Say what you will about Cousin Blaze’s ludicrous yet omnipresent cowboy outfits, but at least they make it possible to differentiate him from every other same-general-age-as-the-A3G-girls-whatever-that’s-supposed-to-be-exactly dude in the strip. Despite the fact that Blaze is identified in the first panel narration box, the comic is so dependent on the western wear to mark him out out that here we get his casual indoor cowboy look — no hat or jacket, but still the shirt and bolo tie, plus hair that looks like he was wearing a cowboy hat mere moments ago. I love the little arrow things on his shirt; I know it’s a feeble attempt to represent cowboy stylings, but in panel three in particular it looks like it’s just pointing at his bolo tie, as if to say, “Can you believe he’s wearing this thing? I know!

Archie, 1/9/08

I suppose I should be bothered by the entire headache-inducing ill-drawn cubist nightmare in the third panel of this strip, but it’s Archie, so I can’t get too worked up. For some reason I can’t really stop thinking about the guitar, though. Why is it there? Is it Archie’s?
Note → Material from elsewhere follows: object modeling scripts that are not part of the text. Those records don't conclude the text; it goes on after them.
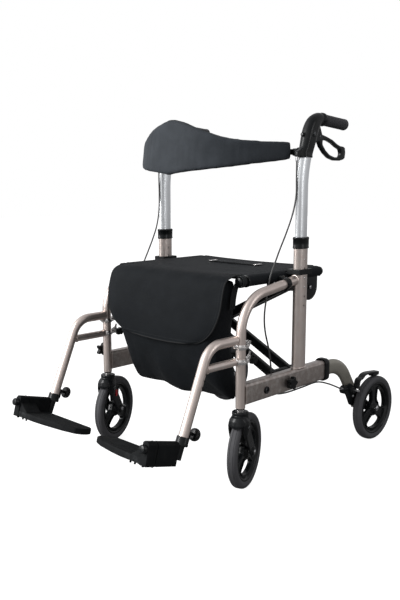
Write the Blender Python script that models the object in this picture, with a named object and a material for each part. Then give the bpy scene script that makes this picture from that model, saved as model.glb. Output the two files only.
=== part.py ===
"""Side-folding rollator with footrests.

Metres, +Z up, the front faces -Y and the object's left is +X. The floor is Z = 0.
While it is built, Y is measured from the centre line of the rear posts. The root
empty then moves the whole model so that it stands centred on its own length.
"""
import math

import bmesh
import bpy
from mathutils import Matrix, Vector

# Clearances
SEAT_GAP = 0.0003
RUNNING_GAP = 0.0003
TUBE_SEGMENTS = 12

# Side frame, each given for the left side
SIDE_X = 0.268
FRONT_TUBE_Y = -0.250
FRONT_TUBE_RADIUS = 0.0127
FRONT_TUBE_WALL = 0.0020
FRONT_TUBE_FOOT_Z = 0.225
FRONT_BEND_START_Z = 0.416
FRONT_BEND_RADIUS = 0.100
FRONT_TOP_SLOPE = 8.0

POST_Y = -0.004
POST_DEPTH = 0.050
POST_WIDTH = 0.030
POST_WALL = 0.0020
POST_TOP_Z = 0.642

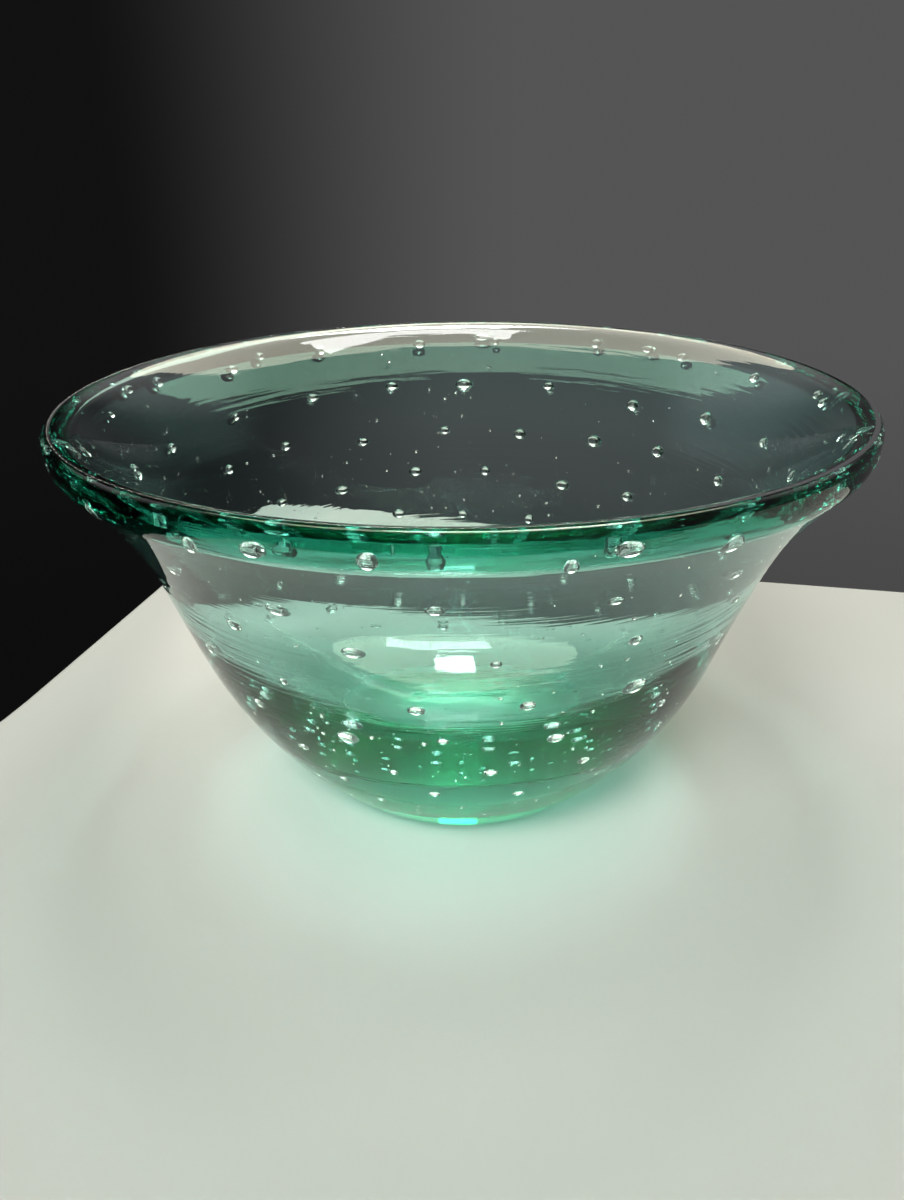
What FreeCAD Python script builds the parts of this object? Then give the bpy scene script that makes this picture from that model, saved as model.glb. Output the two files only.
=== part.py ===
"""Small hand-blown bubble-glass bowl, made of two gathers of glass.

The inner gather was pricked all over in rings, and the outer gather closed over
the pits and trapped a bubble of air at each. Both were blown and opened out
together into a flared bowl with a heavy base and a rounded lip.

Every half section is a polygon of straight lines whose corners are rounded by
arcs: the belly, the flare and the lip are all such roundings.

Frame: origin at the centre of the resting face, +Z up. Millimetres.
"""

import FreeCAD, Part
import math
import os

from FreeCAD import Vector

# Driving dimensions
RIM_RADIUS = 80.0  # to the upright land of the lip
HEIGHT = 86.7  # from the resting face to the top of the lip
FLOOR_HEIGHT = 9.0  # top of the solid glass base
WALL_THICKNESS = 3.7  # of the straight part of the wall
LIP_THICKNESS = 5.96  # from the underside of the lip to its inside
PONTIL_RADIUS = 21.0  # ground hollow where the rod was broken off
PONTIL_DEPTH = 0.9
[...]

Did he bring it over to serenade Veronica, to accompany the presentation of his tiny and oddly nonspecified gift, and then just lose interest when he was distracted by the Car Channel? And what’s all that stuff around the guitar neck — broken and tangled guitar strings, or a plant of some sort growing directly out of the wall of stately Lodge Manor?

Mark Trail, 1/9/08

[Cue the sitcom-style mute horn]: Wanh wanh waaaaaannnnnnhhhh

I mean, I’m glad and all that wacky radiology lab mixups are saving people’s lives rather than cruelly snuffing them out as in Funky Winkerbean, but come the hell on. It would be one thing if Luke Wilson’s X-rays had been mixed up with those of, say, Hollywood actor Luke Wilson, but do doctors really take a casual look at X-rays and say, “Whoops, looks like he isn’t terminal after all. Ha ha! I guess I was looking at it upside down! I don’t even think that’s a tumor — it’s probably his hypothalamus or some other whatsit. Maybe I should call him, right after I get back from golf.”

Family Circus, 1/9/08

Notice that in mom’s little fantasy, Billy is the only one praying. Is it because she believes that the Keane Kompound is the last bastion of piety in a fallen world of secular humanism? Or does she just know that Billy’s the dumbest kid in his class?